### Description of the task:
In the entries below, the lines from the one with "The three.js and" through the one with "fanBlades(), GREY_PLASTIC, onPanel(FAN_AT));" are to be copied exactly; both ends count.

### Information supplied:
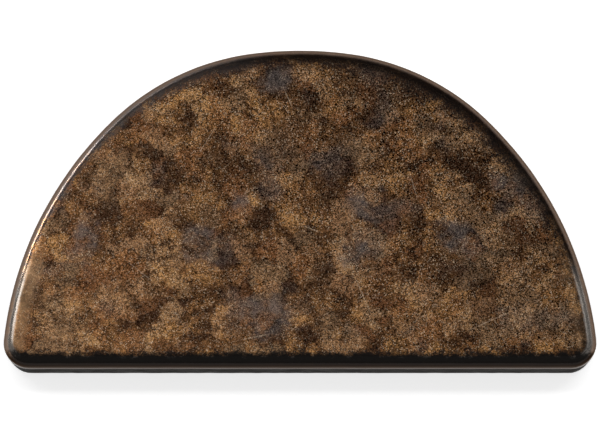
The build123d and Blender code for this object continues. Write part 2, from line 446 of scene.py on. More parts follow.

...

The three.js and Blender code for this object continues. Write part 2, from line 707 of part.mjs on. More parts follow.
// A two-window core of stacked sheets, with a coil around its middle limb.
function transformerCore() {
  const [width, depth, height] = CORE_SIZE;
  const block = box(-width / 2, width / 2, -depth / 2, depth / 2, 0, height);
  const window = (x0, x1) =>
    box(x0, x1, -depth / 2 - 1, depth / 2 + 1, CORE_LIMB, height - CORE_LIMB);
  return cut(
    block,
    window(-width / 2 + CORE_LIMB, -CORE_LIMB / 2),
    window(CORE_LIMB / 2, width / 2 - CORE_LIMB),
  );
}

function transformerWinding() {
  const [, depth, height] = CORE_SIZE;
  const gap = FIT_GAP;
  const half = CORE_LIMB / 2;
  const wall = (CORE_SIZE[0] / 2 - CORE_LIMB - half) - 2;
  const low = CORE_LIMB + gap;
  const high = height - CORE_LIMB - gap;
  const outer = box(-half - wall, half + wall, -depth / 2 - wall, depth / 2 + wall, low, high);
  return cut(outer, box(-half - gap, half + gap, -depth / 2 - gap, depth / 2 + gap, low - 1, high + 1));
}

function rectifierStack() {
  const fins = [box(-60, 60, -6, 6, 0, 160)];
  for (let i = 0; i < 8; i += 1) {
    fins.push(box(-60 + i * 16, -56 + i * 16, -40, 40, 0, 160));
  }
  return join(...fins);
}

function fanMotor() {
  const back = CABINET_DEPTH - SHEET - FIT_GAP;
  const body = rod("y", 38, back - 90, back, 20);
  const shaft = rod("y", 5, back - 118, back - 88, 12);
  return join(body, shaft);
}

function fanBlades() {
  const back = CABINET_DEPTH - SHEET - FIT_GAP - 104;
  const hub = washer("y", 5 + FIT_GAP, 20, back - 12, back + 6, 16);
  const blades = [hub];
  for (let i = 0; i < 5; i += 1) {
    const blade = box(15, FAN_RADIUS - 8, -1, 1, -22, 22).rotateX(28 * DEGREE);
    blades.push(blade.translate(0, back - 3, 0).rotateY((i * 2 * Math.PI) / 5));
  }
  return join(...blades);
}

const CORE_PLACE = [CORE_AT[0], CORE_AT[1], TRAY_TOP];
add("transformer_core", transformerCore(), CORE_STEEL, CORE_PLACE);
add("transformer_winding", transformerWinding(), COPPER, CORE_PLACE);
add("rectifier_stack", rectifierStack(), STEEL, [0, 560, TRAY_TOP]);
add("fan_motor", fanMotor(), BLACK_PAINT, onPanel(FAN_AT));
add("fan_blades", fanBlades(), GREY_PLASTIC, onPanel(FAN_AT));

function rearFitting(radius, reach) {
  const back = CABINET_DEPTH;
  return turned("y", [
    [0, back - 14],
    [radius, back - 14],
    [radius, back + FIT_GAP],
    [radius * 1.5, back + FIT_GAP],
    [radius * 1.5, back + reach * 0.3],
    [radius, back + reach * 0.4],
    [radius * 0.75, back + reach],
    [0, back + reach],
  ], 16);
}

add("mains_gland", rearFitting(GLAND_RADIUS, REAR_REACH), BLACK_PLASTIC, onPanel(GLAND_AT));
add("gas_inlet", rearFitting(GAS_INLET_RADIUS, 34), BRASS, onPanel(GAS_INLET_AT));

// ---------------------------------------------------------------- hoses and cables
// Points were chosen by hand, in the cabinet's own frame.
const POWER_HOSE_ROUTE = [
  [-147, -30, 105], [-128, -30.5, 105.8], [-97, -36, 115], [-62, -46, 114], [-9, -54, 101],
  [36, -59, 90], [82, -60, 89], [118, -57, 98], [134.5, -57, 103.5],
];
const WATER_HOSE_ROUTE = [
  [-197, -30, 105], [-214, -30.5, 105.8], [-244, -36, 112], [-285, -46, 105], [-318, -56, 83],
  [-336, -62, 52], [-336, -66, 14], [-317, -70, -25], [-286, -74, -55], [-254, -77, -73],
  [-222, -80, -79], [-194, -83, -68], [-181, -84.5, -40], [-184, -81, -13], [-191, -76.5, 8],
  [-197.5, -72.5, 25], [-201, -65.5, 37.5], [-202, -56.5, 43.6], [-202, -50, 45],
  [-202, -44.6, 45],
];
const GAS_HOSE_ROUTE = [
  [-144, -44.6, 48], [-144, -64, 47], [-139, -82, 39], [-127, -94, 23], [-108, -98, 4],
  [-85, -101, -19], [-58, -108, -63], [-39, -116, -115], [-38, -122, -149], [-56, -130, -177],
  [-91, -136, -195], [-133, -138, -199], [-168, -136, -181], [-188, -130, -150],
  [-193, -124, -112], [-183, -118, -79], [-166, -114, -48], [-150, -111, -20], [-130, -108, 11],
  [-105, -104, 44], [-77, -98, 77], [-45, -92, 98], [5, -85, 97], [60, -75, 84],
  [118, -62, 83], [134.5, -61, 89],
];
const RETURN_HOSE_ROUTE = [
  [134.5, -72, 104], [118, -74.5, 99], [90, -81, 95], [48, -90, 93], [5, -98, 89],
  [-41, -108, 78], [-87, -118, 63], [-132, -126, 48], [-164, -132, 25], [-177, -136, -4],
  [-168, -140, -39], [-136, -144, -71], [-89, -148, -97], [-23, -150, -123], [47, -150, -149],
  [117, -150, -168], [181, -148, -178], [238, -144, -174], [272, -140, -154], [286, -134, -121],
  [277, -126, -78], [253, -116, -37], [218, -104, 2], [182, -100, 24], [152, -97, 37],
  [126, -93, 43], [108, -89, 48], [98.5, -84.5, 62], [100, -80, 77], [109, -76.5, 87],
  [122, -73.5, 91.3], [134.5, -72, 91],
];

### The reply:
The three.js and Blender code for this object continues. Write part 2, from line 707 of part.mjs on. More parts follow.
// A two-window core of stacked sheets, with a coil around its middle limb.
function transformerCore() {
  const [width, depth, height] = CORE_SIZE;
  const block = box(-width / 2, width / 2, -depth / 2, depth / 2, 0, height);
  const window = (x0, x1) =>
    box(x0, x1, -depth / 2 - 1, depth / 2 + 1, CORE_LIMB, height - CORE_LIMB);
  return cut(
    block,
    window(-width / 2 + CORE_LIMB, -CORE_LIMB / 2),
    window(CORE_LIMB / 2, width / 2 - CORE_LIMB),
  );
}

function transformerWinding() {
  const [, depth, height] = CORE_SIZE;
  const gap = FIT_GAP;
  const half = CORE_LIMB / 2;
  const wall = (CORE_SIZE[0] / 2 - CORE_LIMB - half) - 2;
  const low = CORE_LIMB + gap;
  const high = height - CORE_LIMB - gap;
  const outer = box(-half - wall, half + wall, -depth / 2 - wall, depth / 2 + wall, low, high);
  return cut(outer, box(-half - gap, half + gap, -depth / 2 - gap, depth / 2 + gap, low - 1, high + 1));
}

function rectifierStack() {
  const fins = [box(-60, 60, -6, 6, 0, 160)];
  for (let i = 0; i < 8; i += 1) {
    fins.push(box(-60 + i * 16, -56 + i * 16, -40, 40, 0, 160));
  }
  return join(...fins);
}

function fanMotor() {
  const back = CABINET_DEPTH - SHEET - FIT_GAP;
  const body = rod("y", 38, back - 90, back, 20);
  const shaft = rod("y", 5, back - 118, back - 88, 12);
  return join(body, shaft);
}

function fanBlades() {
  const back = CABINET_DEPTH - SHEET - FIT_GAP - 104;
  const hub = washer("y", 5 + FIT_GAP, 20, back - 12, back + 6, 16);
  const blades = [hub];
  for (let i = 0; i < 5; i += 1) {
    const blade = box(15, FAN_RADIUS - 8, -1, 1, -22, 22).rotateX(28 * DEGREE);
    blades.push(blade.translate(0, back - 3, 0).rotateY((i * 2 * Math.PI) / 5));
  }
  return join(...blades);
}

const CORE_PLACE = [CORE_AT[0], CORE_AT[1], TRAY_TOP];
add("transformer_core", transformerCore(), CORE_STEEL, CORE_PLACE);
add("transformer_winding", transformerWinding(), COPPER, CORE_PLACE);
add("rectifier_stack", rectifierStack(), STEEL, [0, 560, TRAY_TOP]);
add("fan_motor", fanMotor(), BLACK_PAINT, onPanel(FAN_AT));
add("fan_blades", fanBlades(), GREY_PLASTIC, onPanel(FAN_AT));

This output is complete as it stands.